David N. Hempton

David N. Hempton is the Alonzo L. McDonald Family Professor of Evangelical Theological Studies, John Lord O’Brian Professor of Divinity, and Dean of Harvard Divinity School. He has taught at Harvard since 2007, having moved there from Boston University, where he was University Professor and Professor of the History of Christianity. He is a Fellow of the Royal Historical Society and former Professor of Modern History and Director of the School of History in the Queen’s University of Belfast. A former chairman of the Wiles Trust founded in 1951 by Sir Herbert Butterfield to promote innovative thinking on the history of civilization, broadly conceived, he has held fellowships from the Wolfson and Nuffield Foundations in the United Kingdom and the National Endowment of the Humanities.
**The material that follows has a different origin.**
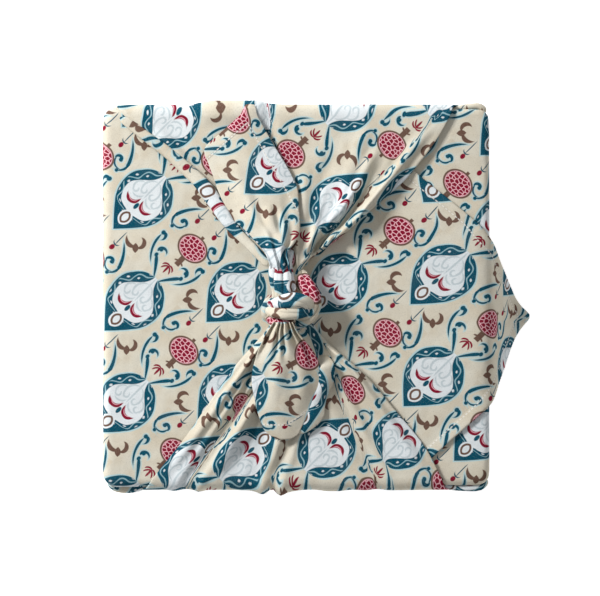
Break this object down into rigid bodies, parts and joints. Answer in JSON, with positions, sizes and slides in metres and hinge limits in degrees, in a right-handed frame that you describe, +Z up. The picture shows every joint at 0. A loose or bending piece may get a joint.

He has lectured extensively in Europe and the United states and delivered many endowed lectures, including the Cadbury Lectures at the University of Birmingham, the F. D. Maurice Lectures at King’s College London, and the Tate-Willson Lectures at Southern Methodist University.Dean Hempton has research and teaching interests in religion and political culture, religious identities and ethnic conflicts, the interdisciplinary study of lived religion, the history and theology of Evangelical Protestantism and Pentecostalism, the global history of Christianity since 1500, and religious disenchantment and secularization. He has won teaching awards at both Boston University and Harvard. His publications include Methodism and Politics in British Society 1750-1850 (1984), winner of the Whitfield prize of the Royal Historical Society; (with M. Hill) Evangelical Protestantism in Ulster Society 1740-1890 (1992); Religion and Political Culture in Britain and Ireland: From the Glorious Revolution to the Decline of Empire (1996); The Religion of the People: Methodism and Popular Religion c. 1750-1900 (1996); ‘Faith and Enlightenment’ in The Short Oxford History of the British Isles (2002); Methodism: Empire of the Spirit (2005); Evangelical Disenchantment: Nine Portraits of Faith and Doubt (2008), and The Church in the Long Eighteenth Century (2011), winner of the Albert C. Outler Prize of the American Society of Church History. In 2013 he was awarded an honorary doctorate by Queen’s University Belfast for services to history and divinity. He is currently engaged on a comparative study of secularization in Europe and North America from the eighteenth century to the present.